Wednesday, April 29, 2009

Week 5: Time (The Revelator)


14. GILLIAN WELCH - Time (The Revelator)
Acony, 2001


Up to this point, Gillian Welch was primarily known for her debut, Revival, an able exercise in traditional bluegrass ably produced by T-Bone Burnett - it was good, see, but a little too safe, a little underwhelming in its steadfast adherence to what it thought it should be. A second LP, Hell Among the Yearlings, followed in similar fashion, but it wasn't until 2001 when Welch would solidify her position as a true innovator with Time (The Revelator). Shimmering and expansive yet quiet and introverted, this is the type of record you might listen to ten times before you can even begin to be able to really take it all in. The opening track, "Revelator," is six-and-a-half minutes long and feels every bit of it. Not, y'see, because it drags, but because it is lithe and slow to reveal itself; beautifully paced, the guitars curl over one another sensually while Welch and longtime musical partner David Rawlings' notoriously, impossibly perfect harmonies melt like butter into 'blivion. "My First Lover" cannily tells the tale of a troubled, sepia-toned teenage relationship ("I do not remember any fights or fits/ Just a shaky morning after callin' it quits"), while the dexterous harmonies and major-sevenths of "Dear Someone" conjure up images of some empty Oahu beach at dusk.
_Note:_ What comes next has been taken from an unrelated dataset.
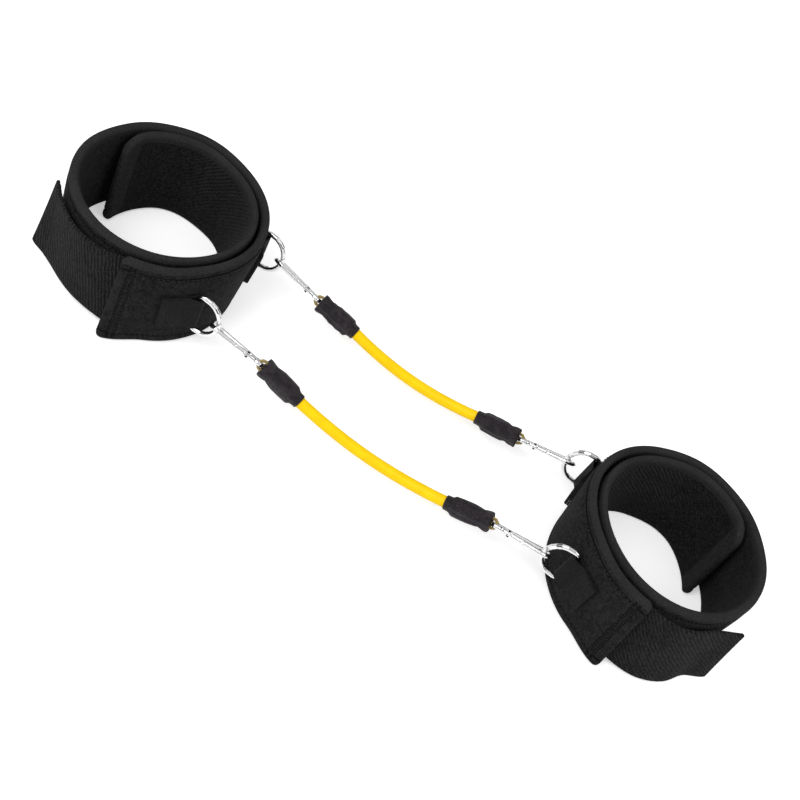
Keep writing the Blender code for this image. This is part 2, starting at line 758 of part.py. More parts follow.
def make_rivet_mesh():
    """A rivet with a flat head and a dimple at both ends."""
    grip = HOOK_WIRE_RADIUS + SEAT_GAP
    top = grip + RIVET_HEAD_HEIGHT
    half = (
        (grip, RIVET_RADIUS),
        (grip, RIVET_HEAD_RADIUS),
        (top, RIVET_HEAD_RADIUS - RIVET_CHAMFER),
        (top, RIVET_DIMPLE_RADIUS),
        (grip, 0.0),
    )
    profile = [(-along, radius) for along, radius in reversed(half)] + list(half)
    mesh = lathe("rivet", profile, RIVET_SIDES)
    mesh.transform(Matrix.Rotation(math.pi / 2, 4, "Y"))
    return mesh


def make_spring_mesh():
    """The gate's compression spring, an open coil along the gate's bore."""
    coil_radius = GATE_BORE_RADIUS - SEAT_GAP - SPRING_WIRE_RADIUS
    count = SPRING_TURNS * SPRING_POINTS_PER_TURN
    path = []
    for i in range(count + 1):
        turn = math.tau * i / SPRING_POINTS_PER_TURN
        along = SPRING_START + SPRING_PITCH * i / SPRING_POINTS_PER_TURN
        path.append(Vector((along, coil_radius * math.cos(turn), coil_radius * math.sin(turn))))
    print("least gap between the gate spring's turns:", SPRING_PITCH - 2 * SPRING_WIRE_RADIUS)
    radii = [SPRING_WIRE_RADIUS] * len(path)
    return loft("gate_spring", sweep_rings(path, radii, SPRING_SIDES, Vector((1, 0, 0))))


def drooping(level, droop):
    return math.cos(droop) * level - Vector((0.0, 0.0, math.sin(droop)))


def hook_frame(side, band):
    """World matrix of a hook that hangs in its D-ring, rolled and drooping to its band."""
    level = band_direction(side, band)
    place = bar_place(side, band) + bow_reach(HOOK_BELOW_RING_MIDDLE) * level
    place.z -= HOOK_BELOW_RING_MIDDLE
    if side == RIGHT and band == "rear":
        place -= OPEN_PIVOT_PLAY * level
    along = drooping(level, HOOK_DROOPS[band])
    spine = Vector((0.0, math.cos(HOOK_ROLL), -math.sin(HOOK_ROLL)))
    spine = (spine - spine.dot(along) * along).normalized()
    normal = along.cross(spine)
    frame = Matrix((along, spine, normal)).transposed().to_4x4()
    frame.translation = place
    return frame


def eye_place(side, band):
    """The middle of the wire at the end of the hook's eye, where the cord loop pulls."""
    along = eye_wire_from_nose() - ring_wire_from_nose()
    return hook_frame(side, band) @ Vector((along, 0.0, 0.0))


# Tube ends. Local X runs along the sleeve to the tube. The origin is on the eye's wire.
def mouth_start():
    return HOOK_WIRE_RADIUS - SLEEVE_OVER_EYE


def tube_start():
    knots = FERRULE_START + FERRULE_WALL + SEAT_GAP + KNOT_LENGTH
    return mouth_start() + knots + SEAT_GAP


def end_frame(side, band):
    """World matrix of a tube end, in the plane of its cord loop."""
    along = drooping(band_direction(side, band), SLEEVE_DROOPS[band])
    normal = hook_frame(side, band).to_3x3() @ Vector((0.0, 0.0, 1.0))
    normal = (normal - normal.dot(along) * along).normalized()
    across = normal.cross(along)
    frame = Matrix((along, across, normal)).transposed().to_4x4()
    frame.translation = eye_place(side, band)
    return frame


def make_sleeve_mesh():
    """The sleeve: a flared mouth, a full body and a narrow tail round the tube."""
    mouth = mouth_start()
    end = mouth + SLEEVE_LENGTH
    ferrule_end = mouth + FERRULE_START + FERRULE_WALL + FERRULE_SKIRT
    shoulder = end - SLEEVE_TAIL_LENGTH
    tail = shoulder + SLEEVE_SHOULDER_LENGTH
    body = SLEEVE_BORE + SLEEVE_WALL
    tail_bore = TUBE_RADIUS + SEAT_GAP
    tail_radius = tail_bore + SLEEVE_TAIL_WALL
    outline = [(mouth, SLEEVE_MOUTH_RADIUS)]
    outline += [(mouth + along, body + stand) for along, stand in SLEEVE_SIDE]
    outline += [
        (shoulder, body - SLEEVE_EDGE),
        (tail, tail_radius + SLEEVE_EDGE),
        (tail + SLEEVE_SHOULDER_LENGTH, tail_radius),
        (end - SLEEVE_EDGE, tail_radius),
        (end, tail_radius - SLEEVE_EDGE),
        (end, tail_bore),
        (tail, tail_bore),
        (ferrule_end + 2 * SEAT_GAP, SLEEVE_BORE),
        (mouth + FERRULE_START - SEAT_GAP, SLEEVE_BORE),
    ]
    return lathe("sleeve", outline, ROUND_SIDES)


def make_ferrule_mesh():
    """A metal cup crimped on the tube, with two holes in its end for the loop's legs."""
    start = mouth_start() + FERRULE_START
    inside = start + FERRULE_WALL
    end = inside + FERRULE_SKIRT
    outline = (
        (start, 0.0),
        (start, FERRULE_RADIUS - FERRULE_CHAMFER),
        (start + FERRULE_CHAMFER, FERRULE_RADIUS),
        (end, FERRULE_RADIUS),
        (end, FERRULE_BORE),
        (inside, FERRULE_BORE),
        (inside, 0.0),
    )
    cup = lathe("ferrule", outline, ROUND_SIDES)
    hole = cylinder_mesh(LOOP_CORD_RADIUS + SEAT_GAP, FERRULE_WALL, HOLE_SIDES, "X")
    cutters = []
    for leg in (-1, 1):
        place = Matrix.Translation((start + FERRULE_WALL / 2, 0.0, leg * LOOP_LEG_OFFSET))
        cutters.append((hole.copy(), place))
    return cut("ferrule", cup, cutters)


def make_loop_mesh():
    """The cord loop round the eye's wire, its legs knotted behind the ferrule's end."""
    bend = HOOK_WIRE_RADIUS + SEAT_GAP + LOOP_CORD_RADIUS
    wall_start = mouth_start() + FERRULE_START
    knot = wall_start + FERRULE_WALL + SEAT_GAP
    half = []
    for share, size in KNOT_STATIONS:
        half.append((knot + share * KNOT_LENGTH, LOOP_LEG_OFFSET, size * LOOP_KNOT_RADIUS))
    half += [
        (knot, LOOP_LEG_OFFSET, LOOP_CORD_RADIUS),
        (wall_start - SEAT_GAP, LOOP_LEG_OFFSET, LOOP_CORD_RADIUS),
        (wall_start - LOOP_NECK_LENGTH, LOOP_LEG_OFFSET + LOOP_SWELL, LOOP_CORD_RADIUS),
        (LOOP_BOW_LENGTH, bend - LOOP_SWELL, LOOP_CORD_RADIUS),
        (LOOP_BEND_START, bend, LOOP_CORD_RADIUS),
    ]
    for turn in (110.0, 135.0, 157.5):
        angle = math.radians(turn)
        half.append((bend * math.cos(angle), bend * math.sin(angle), LOOP_CORD_RADIUS))
    path = half + [(-bend, 0.0, LOOP_CORD_RADIUS)]
    path += [(along, -height, size) for along, height, size in reversed(half)]
    points = [Vector((along, 0.0, height)) for along, height, _ in path]
    radii = [size for _, _, size in path]
    return loft("cord_loop", sweep_rings(points, radii, CORD_SIDES, Vector((0, 1, 0))))


# Tubes
def smooth_points(route, per_span):
    """Points read from a smooth curve through the route's points."""
    padded = [2 * route[0] - route[1], *route, 2 * route[-1] - route[-2]]
    points = []
    for a, b, c, d in zip(padded, padded[1:], padded[2:], padded[3:]):
        for step in range(per_span):
            t = step / per_span
            pull = 0.5 * (
                2 * b + (c - a) * t + (2 * a - 5 * b + 4 * c - d) * t * t
                + (3 * b - a - 3 * c + d) * t ** 3
            )
            points.append(pull)
    points.append(route[-1])
    return points


def tube_route(band):
    """The route from inside one ferrule, out of its sleeve, down and up to the other."""
    ends = []
    for side in (LEFT, RIGHT):
        frame = end_frame(side, band)
        sleeve_end = mouth_start() + SLEEVE_LENGTH
        ends.append([frame @ Vector((x, 0.0, 0.0)) for x in (tube_start(), sleeve_end)])
    start, left_exit = ends[0]
    finish, right_exit = ends[1]
    route = [start, start.lerp(left_exit, 0.5), left_exit]
    for share, drop in TUBE_ROUTE:
        route.append(left_exit.lerp(right_exit, share) - Vector((0.0, 0.0, drop)))
    return route + [right_exit, right_exit.lerp(finish, 0.5), finish]


def add_tube(band):
    points = smooth_points(tube_route(band), TUBE_POINTS_PER_SPAN)
    curve = bpy.data.curves.new(f"{band}_tube", "CURVE")
    curve.dimensions = "3D"
    curve.bevel_depth = TUBE_RADIUS
    curve.bevel_resolution = 3
    curve.use_fill_caps = True
    spline = curve.splines.new("POLY")
    spline.points.add(len(points) - 1)
    for slot, point in zip(spline.points, points):
        slot.co = (*point, 1.0)
    add_object(f"{band}_tube", curve, "tube", Matrix())


def add_band_ends(meshes):
    """Every D-ring, hook and tube end, set in the frames that their joints use."""
    for band in RING_ANGLES:
        for side in (LEFT, RIGHT):
            prefix = f"{SIDE_NAMES[side]}_{band}"
            hook = hook_frame(side, band)
            end = end_frame(side, band)
            add_object(f"{prefix}_d_ring", meshes["ring"].copy(), "chrome", ring_frame(side, band))
            add_object(f"{prefix}_hook_body", meshes["hook"].copy(), "chrome", hook)
            gate = hook @ gate_frame()
            add_object(f"{prefix}_hook_gate", meshes["gate"].copy(), "chrome", gate)
            add_object(f"{prefix}_gate_spring", meshes["spring"].copy(), "spring_steel", gate)
            add_object(f"{prefix}_gate_rivet", meshes["rivet"].copy(), "chrome", gate)
            add_object(f"{prefix}_sleeve", meshes["sleeve"].copy(), "sleeve", end)
            add_object(f"{prefix}_ferrule", meshes["ferrule"].copy(), "ferrule", end)
            add_object(f"{prefix}_cord_loop", meshes["loop"].copy(), "loop", end)


def build():
    clear_scene()
    for side in (LEFT, RIGHT):
        add_pad(side)
        add_closure_strap(side)
        for band in RING_ANGLES:
            add_tab(side, band)
    meshes = {
        "ring": make_ring_mesh(),
        "hook": make_hook_mesh(),
        "gate": make_gate_mesh(),
        "spring": make_spring_mesh(),
        "rivet": make_rivet_mesh(),
        "sleeve": make_sleeve_mesh(),
        "ferrule": make_ferrule_mesh(),
        "loop": make_loop_mesh(),
    }
    add_band_ends(meshes)
    for band in RING_ANGLES:
        add_tube(band)


build()
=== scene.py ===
"""Looks for the lateral resistance band: two wrapped thigh cuffs joined by two elastic tubes.

Every size is in metres, in the same frame as the solids. The camera and the tubes come first.
"""
import json
from functools import reduce
from math import cos, degrees, exp, pi, radians, sin, sqrt, tau

import bmesh
import bpy
from mathutils import Matrix, Vector

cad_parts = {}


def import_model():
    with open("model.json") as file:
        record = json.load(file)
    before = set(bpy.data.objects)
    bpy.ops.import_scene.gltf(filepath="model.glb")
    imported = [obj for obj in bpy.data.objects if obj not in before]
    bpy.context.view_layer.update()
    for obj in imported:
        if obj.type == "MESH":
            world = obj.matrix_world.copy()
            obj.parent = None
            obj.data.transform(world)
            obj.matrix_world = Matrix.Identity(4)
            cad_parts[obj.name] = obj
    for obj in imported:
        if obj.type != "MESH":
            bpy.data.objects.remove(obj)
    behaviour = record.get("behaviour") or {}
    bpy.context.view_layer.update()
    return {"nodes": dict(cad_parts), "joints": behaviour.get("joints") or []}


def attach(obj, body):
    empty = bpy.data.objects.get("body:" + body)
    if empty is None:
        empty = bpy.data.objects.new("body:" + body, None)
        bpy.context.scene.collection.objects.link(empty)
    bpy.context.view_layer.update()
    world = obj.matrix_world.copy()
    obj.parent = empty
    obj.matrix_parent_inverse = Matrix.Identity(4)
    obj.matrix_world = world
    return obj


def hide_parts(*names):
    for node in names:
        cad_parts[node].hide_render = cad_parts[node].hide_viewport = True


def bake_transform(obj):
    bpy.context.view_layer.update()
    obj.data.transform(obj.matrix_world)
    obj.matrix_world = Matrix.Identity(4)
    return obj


# Camera, fitted to the photograph
TARGET = Vector((-0.0033, 0.0077, 0.0262))
ELEVATION = radians(47.96)
ROLL = radians(33.43)
CAMERA_DISTANCE = 0.8088
LENS = 49.14
SENSOR = 36.0

# Tubes: where they start and leave the sleeves, in metres, at the left and the right
TUBE_RADIUS = 0.0044
TUBE_ENDS = {
    "front": (
        ((-0.083632, -0.041679, 0.027016), (-0.062298, -0.042177, 0.020896)),
        ((0.084913, -0.045610, 0.027016), (0.063578, -0.045112, 0.020896)),
    ),
    "rear": (
        ((-0.081803, 0.046736, 0.023368), (-0.060019, 0.046132, 0.019132)),
        ((0.074288, 0.042406, 0.023368), (0.052504, 0.043010, 0.019132)),
    ),
}
TUBE_SIDES = 28
TUBE_SPAN_STEPS = 4
# Share of the span between the sleeves, and drop
TUBE_ROUTE = (
    (0.06, 0.0018), (0.14, 0.0038), (0.24, 0.0058),
    (0.36, 0.0074), (0.50, 0.0081), (0.64, 0.0074),
    (0.76, 0.0058), (0.86, 0.0038), (0.94, 0.0018),
)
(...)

True to its name, Time (The Revelator) is infinitely concerned with the passage of time and especially the curse of the past. The tragic, untimely deaths of both Elvis Presley and Abraham Lincoln are chronicled here in song; the former more directly in "Elvis Presley Blues," the latter in the two-part saga "April the 14th Part I" and "Ruination Day Part II." Elsewhere, Welch laments the crushing uncertainty of the future in songs like "Everything is Free," a moving (and, one gathers, autobiographical) ode to the poor working musician, and in the beautiful, slow-burning closer, "I Dream a Highway," where the trials and errors of all time - past, present and future - are compressed into one gentle but harrowing 15-minute song. It's a perfect ending to a fine record, one which seems more familiar, yet somehow more frightening, with each rewarding listen.